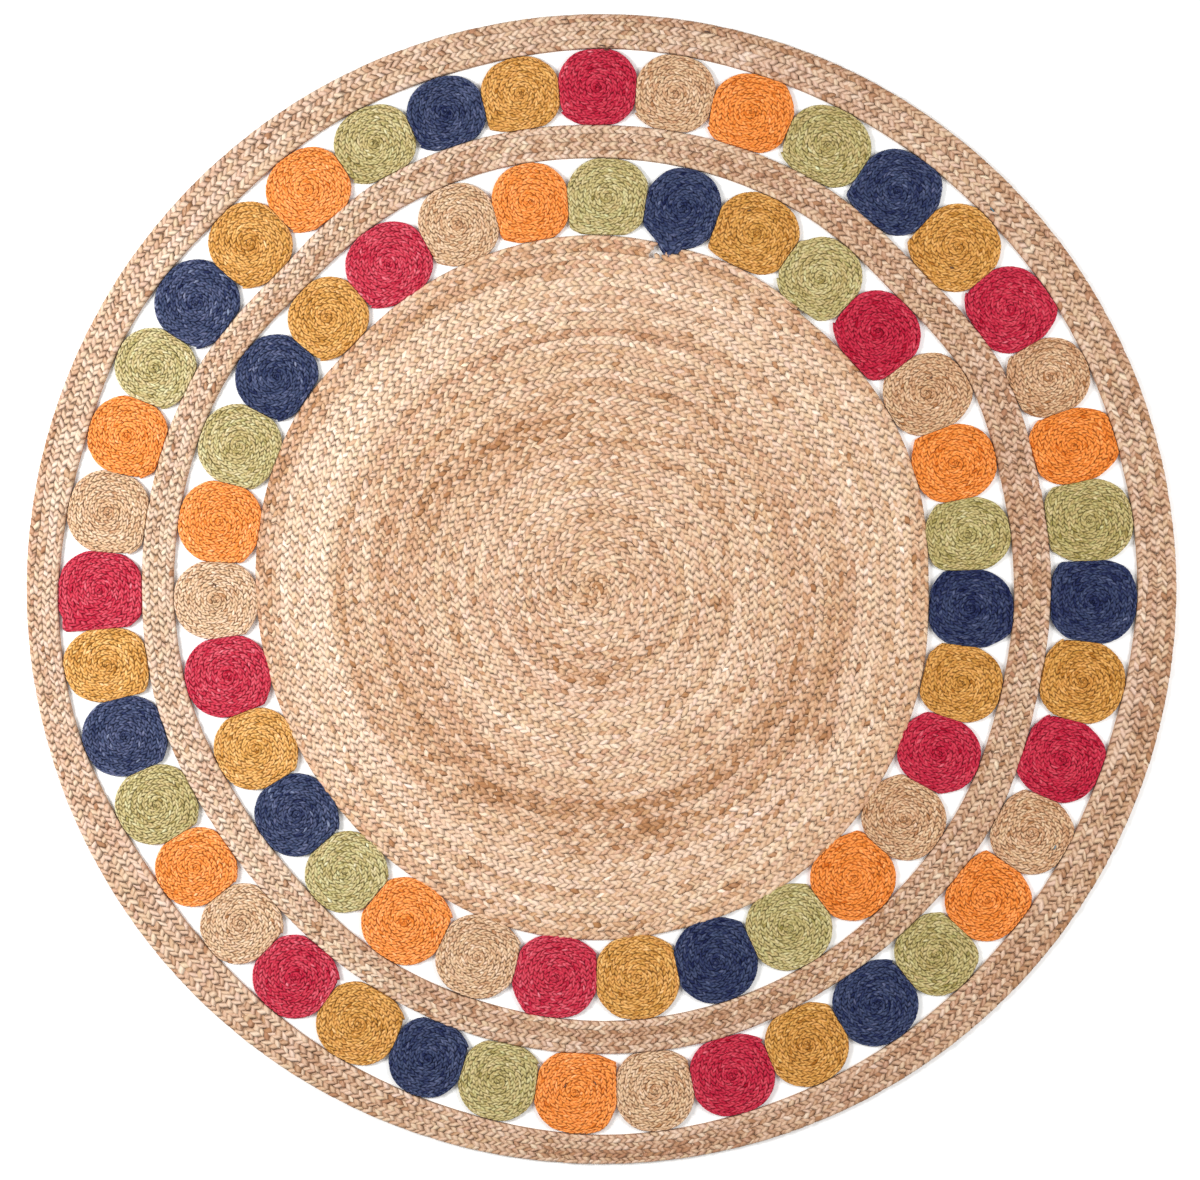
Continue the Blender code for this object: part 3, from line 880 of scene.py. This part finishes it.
def contactsOf(row, found):
    # for each disc of a row: the directions in which it is pressed flat, and how far off each side is
    edges = {"outer": (ringCurves("middle_ring")[1], ringCurves("border_ring")[0]),
             "inner": (matEdge, ringCurves("middle_ring")[0])}[row]
    curves = [outlineOf(middle, outline) for _, middle, outline in found]
    contacts = []
    for k, (_, middle, _) in enumerate(found):
        own = []
        for other in ((k - 1) % len(found), (k + 1) % len(found)):
            offset = found[other][1] - middle
            clock = math.degrees(math.atan2(*offset))
            mine, theirs = curves[k](clock), curves[other](clock + 180)
            gap = math.hypot(*offset) - mine - theirs
            if gap < disc["contact"] * mm:
                own.append((clock, mine + gap / 2 + disc["apart"] * mm))
        place, away = math.degrees(math.atan2(*middle)), math.hypot(*middle)
        for clock, room in ((place + 180, away - edges[0](place)), (place, edges[1](place) - away)):
            if (row, k + 1, clock > place) == freeTail:
                continue
            if room - curves[k](clock) < disc["contact"] * mm:
                own.append((clock, room))
        contacts.append(own)
    return contacts


def buildDisc(row, number, dye, node, middle, outline, contacts):
    # contacts: the directions in which it is pressed flat, and how far off each side is
    rng = np.random.default_rng(disc["seed"] * 1000 + number + disc["rowSeeds"][row])
    pressed = outlineOf(middle, outline)
    radii = np.hypot(*(outline - middle).T)
    place = math.degrees(math.atan2(*middle))
    corners = [(place + disc["endClock"], disc["endSpread"], disc["endCorner"] * radii.mean() / mm)]
    corners += discCorners[row].get(number, [])

    def edge(clock, share=1.0):
        # a coil's rounds: circles at the eye, then pressed to its outline, plump where it is free
        # and flat where it meets what is beside it
        plump = np.maximum(pressed(clock) * disc["swell"], disc["roundest"] * np.median(radii))
        for at, spread, push in corners:
            away = ((clock - at + 180) % 360 - 180) / spread
            plump = plump + push * mm * np.exp(-away ** 2)
        near = np.exp(-share * (radii.mean() * (1 - share ** 2) + plump * share ** 2) / disc["give"] / mm)
        for at, room in contacts:
            facing = np.cos(np.radians(clock - at))
            flat = room / np.maximum(facing, disc["facing"])
            near = near + np.where(facing > disc["facing"], np.exp(-flat / disc["give"] / mm), 0)
        return -disc["give"] * mm * np.log(near)

    def outlineAt(clock, share):
        return clockPoints(clock, edge(clock, share)) + middle

    first, settle = disc["firstTurn"], disc["settle"]
    turns = radii.mean() / (disc["braidWidth"] * mm) + settle / 2
    slope = 1 / (turns - settle / 2)

    def reach(turn):
        late = np.clip(turn - (turns - settle), 0, settle)
        return np.maximum(slope * (np.minimum(turn, turns - settle) + late - late ** 2 / (2 * settle)), 0)

    turn = np.linspace(first, turns, int((turns - first) * disc["stepsPerTurn"]))
    clock = place + disc["endClock"] + 360 * (turn - turns)
    outer, inner = outlineAt(clock, reach(turn)), outlineAt(clock, reach(turn - 1))
    path = braidPath(inner, outer)
    total = path["length"][-1]
    opens = coilOpens(path, turn, turns)
    shift = rng.normal(0, disc["dyeVaries"])
    shift += disc["sunSide"] * math.cos(math.radians(place - disc["sunClock"]))

    def lot(along, x, y):
        fromEye = np.hypot(x - middle[0], y - middle[1]) / (disc["eyeSpread"] * mm)
        drift = slowNoise(np.random.default_rng(number), along, disc["lotRun"] * mm)
        return shift - disc["eyeShade"] * np.exp(-fromEye ** 2) + disc["lotDepth"] * drift

    def tight(along):
        return tightness(disc, along / (disc["tightRun"] * mm))

    firstStitch = np.interp(disc["firstStitch"], turn, path["length"])
    part = plait(path, disc, rng, firstStitch, total, opens, lot=lot, scale=tight)
    name = f"{row}Disc_{number:02d}"
    yarn = "tan" if dye == "natural" else dye
    strands = layBraid(name, [part], yarn, node)
    core = coreOf(path, disc, 0.0, total, opens)
    rim = edge(np.arange(0, 360, 5))
    layCore(name + "_core", [core], yarn, node)


# sewing thread and small marks

thread = dict(
    seed=3,
    length=9.0,
    lengthVaries=(0.7, 1.1),
    width=1.2,
    height=0.9,
    apart=10.0,           # from stitch to stitch along a contact
    placeVaries=0.25,     # of that
    clockVaries=25,
    depth=2.6,            # how far a contact's stitches lie below the discs' crown
    looseLift=0.3,        # how far a loose thread's foot lies above it
    colour="#54382a",
    strayColour="#4d7486",
    roughness=0.6,
)
# Threads that show on top: where each lies from the rug's middle, the clock angle that it runs
# along, its length and its width.
looseThreads = (
    ((1, 864), 100, 12, 2.2), ((14, 862), 80, 11, 2.0), ((8, 857), 95, 10, 1.8),
    ((-614, 5), 150, 7, 1.8), ((-617, 8), 35, 6, 1.6), ((235, 602), 60, 7, 2.4), ((557, 511), 120, 8, 2.4),
    ((524, 336), 45, 7, 2.2), ((-58, -790), 30, 8, 2.2), ((-10, -786), 150, 8, 2.0), ((716, 517), 90, 6, 2.4),
    ((130, 892), 112, 10, 2.0), ((168, 886), 100, 12, 2.6), ((-60, 905), 88, 12, 2.0),
)
# Two blue-grey threads that strayed in from the dyed yarns.
strayThreads = (((621, 603), 140, 15, 1.8), ((721, -411), 20, 9, 2.0))


# A thread's two ends and three hoops: the share of its length, whether it has its width there, and
# how high its middle is against its height.
threadHoops = ((-0.5, 0, -0.5), (-0.28, 1, 0.6), (0.0, 1, 1.0), (0.28, 1, 0.6), (0.5, 0, -0.5))


def threadPart(middle, clock, length, width, height, lift):
    # one thread as a flat arch with pointed ends: points 0 and 13 are its ends, and its three
    # hoops of four points begin at 1, 5 and 9
    along = np.array([math.sin(math.radians(clock)), math.cos(math.radians(clock))])
    beside = np.array([along[1], -along[0]])
    points = []
    for share, wide, rise in threadHoops:
        at = np.asarray(middle) + along * length * share
        sides = ((0.0, 0.0),) if wide == 0 else ((-0.5, 0.0), (0.0, 0.5), (0.5, 0.0), (0.0, -0.5))
        for across, up in sides:
            place = at + beside * width * across
            points.append((place[0], place[1], lift + height * (rise + up)))
    faces = []
    for k in range(4):
        n = (k + 1) % 4
        faces += [(0, 1 + n, 1 + k), (13, 9 + k, 9 + n)]
        for hoop in (1, 5):
            faces += [(hoop + k, hoop + n, hoop + 4 + n), (hoop + k, hoop + 4 + n, hoop + 4 + k)]
    return np.array(points) * mm, np.array(faces)


def sewThreads(name, node, places, material):
    points, faces, count = [], [], 0
    for place in places:
        own, joins = threadPart(*place)
        points.append(own)
        faces.append(joins + count)
        count += len(own)
    points, faces = np.concatenate(points), np.concatenate(faces)
    if volumes(points, faces).sum() < 0:
        faces = faces[:, ::-1]
    piece = meshPiece(name, points, faces, material, {})
    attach(piece, "root")
    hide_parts(node)


def contactStitchesAndShade(found, contacts):
    # the dark stitches that hold each disc to the braids beside it and to the next disc; set at every
    # contact, they partly stand in for the shade there, as painted shade
    rng = np.random.default_rng(thread["seed"])
    places = []
    for (_, middle, _), own in zip(found, contacts):
        for clock, room in own:
            facing = np.array([math.sin(math.radians(clock)), math.cos(math.radians(clock))])
            beside = np.array([facing[1], -facing[0]])
            for step in (-1, 0, 1):
                shifted = step + rng.uniform(-thread["placeVaries"], thread["placeVaries"])
                at = (middle + facing * room) / mm + beside * thread["apart"] * shifted
                turned = clock + rng.uniform(-thread["clockVaries"], thread["clockVaries"])
                length = thread["length"] * rng.uniform(*thread["lengthVaries"])
                places.append((at, turned, length, thread["width"], thread["height"],
                               disc["crown"] - thread["depth"]))
    return places


buildMat()
for name, facts in ringRuns.items():
    buildRing(name, **facts)

# Waxed cotton, and yarn twisted hard: dull, with a slight gloss where they turn.
waxedCotton = plainMaterial("darkWaxedCotton", thread["colour"], thread["roughness"])
dyedThread = plainMaterial("greyBlueDyedYarn", thread["strayColour"], thread["roughness"])
for row, facts in rows.items():
    found = discOutlines(row)
    pressedAt = contactsOf(row, found)
    for number, (dye, place, contacts) in enumerate(zip(facts["dyes"], found, pressedAt), 1):
        buildDisc(row, number, dye, *place, contacts)
    stitches = contactStitchesAndShade(found, pressedAt)
    sewThreads(row + "Threads", facts["sewnTo"], stitches, waxedCotton)
    print(row, "row laid:", len(found), "discs,", len(stitches), "stitches")
for name, table, material in (("looseThreads", looseThreads, waxedCotton),
                              ("strayThreads", strayThreads, dyedThread)):
    sewThreads(name, "border_ring", [
        (at, clock, length, width, thread["height"], disc["crown"] + thread["looseLift"])
        for at, clock, length, width in table], material)
    print(name, "laid:", len(table))


# floor, light and camera

studio = dict(
    floorColour="#fbfbfa",
    floorRoughness=0.9,
    floorSize=120.0,      # m, so that no end of it shows from low down
    floorDrop=0.3,        # mm below the rug, so that the two don't lie in one plane
    worldColour="#ffffff",
    worldStrength=0.36,
    keyPlace=(-3.2, 0.5, 2.5),
    keySize=1.6,
    keyPower=183,
    fillPlace=(3.2, 0.3, 2.6),
    fillSize=2.2,
    fillPower=121,
    lens=85.0,            # mm
    sensorWidth=36.0,
    seesTo=50,            # m
    pictureWidth=1911.6,  # mm of floor that the picture takes in
    pictureMiddle=(-2.4, -1.6),
)


def buildStudio():
    half, drop = studio["floorSize"] / 2, -studio["floorDrop"] * mm
    mesh = bpy.data.meshes.new("floor")
    corners = [(x * half, y * half, drop) for x, y in ((-1, -1), (1, -1), (1, 1), (-1, 1))]
    mesh.from_pydata(corners, [], [(0, 1, 2, 3)])
    # a painted board, smooth and matt, so no grain shows
    mesh.materials.append(plainMaterial("mattPaintedFloor", studio["floorColour"], studio["floorRoughness"]))
    floor = addObject("floor", mesh)

    world = bpy.data.worlds.new("studioAir")
    world.use_nodes = True
    background = world.node_tree.nodes["Background"]
    background.inputs["Color"].default_value = linear(studio["worldColour"])
    background.inputs["Strength"].default_value = studio["worldStrength"]
    bpy.context.scene.world = world
    for name in ("key", "fill"):
        light = bpy.data.lights.new(name + "Softbox", "AREA")
        light.size = studio[name + "Size"]
        light.energy = studio[name + "Power"]
        lamp = addObject(name + "Softbox", light)
        lamp.location = studio[name + "Place"]
        lamp.rotation_euler = (-lamp.location).to_track_quat("-Z", "Y").to_euler()

    camera = bpy.data.cameras.new("camera")
    camera.lens = studio["lens"]
    camera.sensor_width = studio["sensorWidth"]
    camera.clip_end = studio["seesTo"]
    eye = addObject("camera", camera)
    height = studio["pictureWidth"] * mm * camera.lens / camera.sensor_width
    eye.location = (*(place * mm for place in studio["pictureMiddle"]), height)
    bpy.context.scene.camera = eye
    bpy.context.scene.view_settings.view_transform = "Standard"
    bpy.context.scene.view_settings.look = "None"


buildStudio()
print("floor, lights and camera set")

^^^^^^^^^^^^^^^^

Extract lines where the string "scene" occurs.

**Exercise answer:**
Continue the Blender code for this object: part 3, from line 880 of scene.py. This part finishes it.
    bpy.context.scene.world = world
    bpy.context.scene.camera = eye
    bpy.context.scene.view_settings.view_transform = "Standard"
    bpy.context.scene.view_settings.look = "None"